En la concepción de suelo vivo, el material parental evolucionado en minerales primarios y secundarios es pilar sobre el cual las condiciones ambientales y bióticas transforman las rocas en partículas como arenas de diferente grosor, limos y arcillas (éstas últimas con tamaños nanométricos) y arreglo organizado de láminas de aluminio y sílice superpuestas, que le confieren cualidades a estas partículas, como alta superficie específica, capacidad de intercambio catiónico, de acomplejarse con la materia orgánica, entre otros (Foth, 1990, pp. 152-151; Sánchez de Prager, 2018, pp. 71-72). Estas arcillas, unidas a la acción de la biota del suelo (especialmente el microbioma) y de la materia orgánica (viva y no viva), se integran con los componentes minerales inorgánicos para dar origen al suelo vivo.

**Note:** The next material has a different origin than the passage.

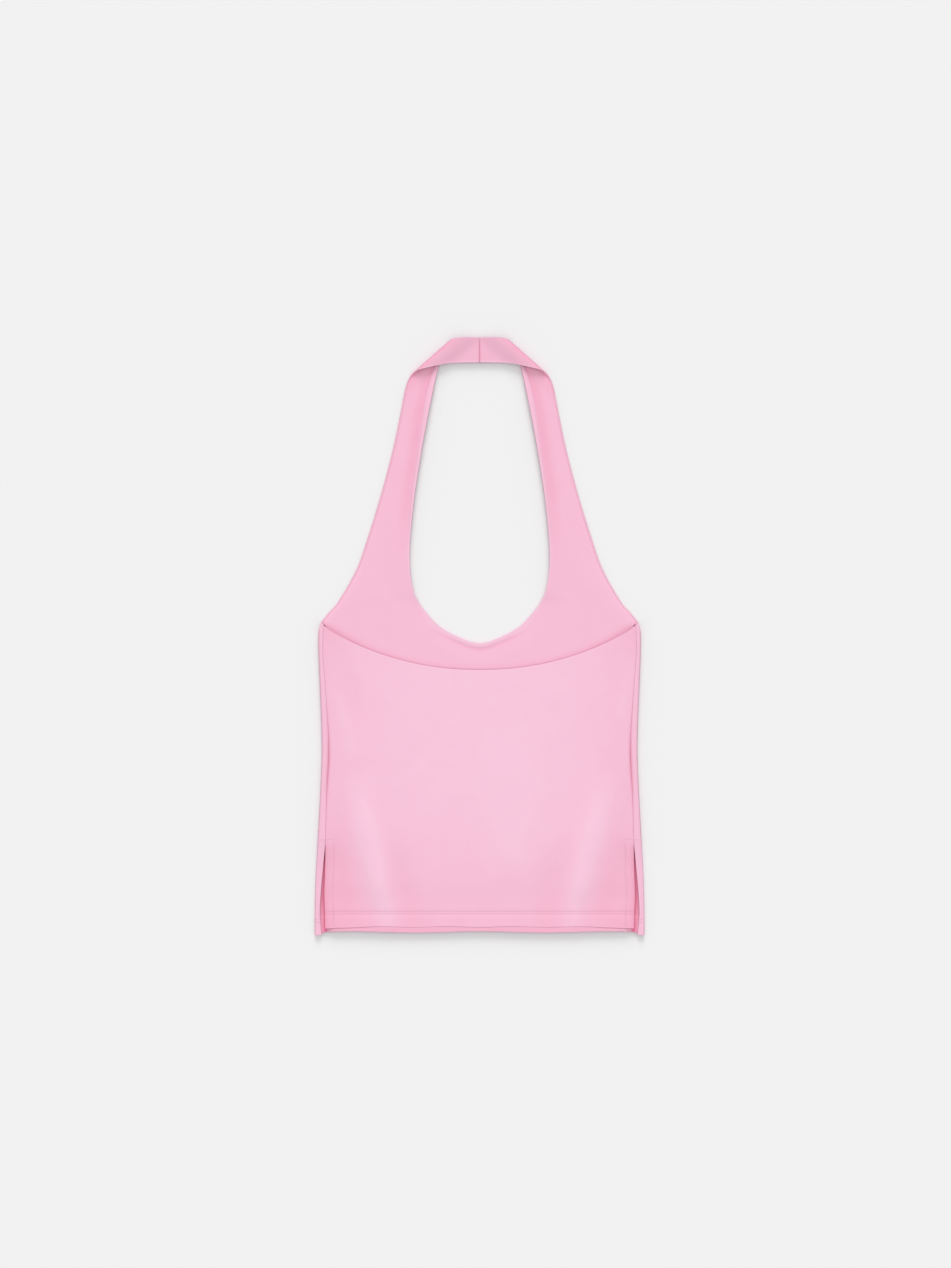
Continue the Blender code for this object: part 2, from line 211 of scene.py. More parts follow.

El microbioma del suelo, invisibilizado en el concepto simplificado de suelo como sustrato, cada vez gana más importancia ante las evidencias de la ciencia que ha corroborado que el genoma microbiano es componente permanente y su comunidad se estima en más de 1x1011 microorganismos por g de raíz (Dykhuizen, 2005, p. 5). Al interpretar la cifra anterior, comprendemos que pululan en el suelo y su abundancia supera con creces el bioma vegetal y animal juntos. Su actividad se centra en la rizosfera en donde se han registrado hasta 30.000 especies de bacterias por gramo de suelo y se registran 107 microorganismos por cm2 de raíz (Dykhuizen, 2005, p. 5; Turner, James y Poole, 2013, p. 3). Entre las múltiples actividades que desempeñan sobresale su participación en los ciclos biogeoquímicos de la materia (el ciclaje del C, N, P, S, y de elementos menores, está tan íntimamente ligados a ellos, que se los denomina ciclos biológicos), su papel en la formación de agregados del suelo como resultado de interrelaciones químicas, físicas y biológicas (Figura 1) (cualidad ligada a la circulación de aire, nutrientes, agua y biomoléculas), mecanismos de comunicación interespecies dentro y sobre el suelo, vía moléculas, secreciones y excreciones que se fabrican en la rizosfera (Lambers y col.., 2006; Sánchez de Prager, 2018, pp. 83, 110), que se traducen en relaciones antagónicas y/o amigables en función de convivencia, cooperación y supervivencia, síntesis de vitaminas, digestión de fibras y moléculas complejas, entre otras.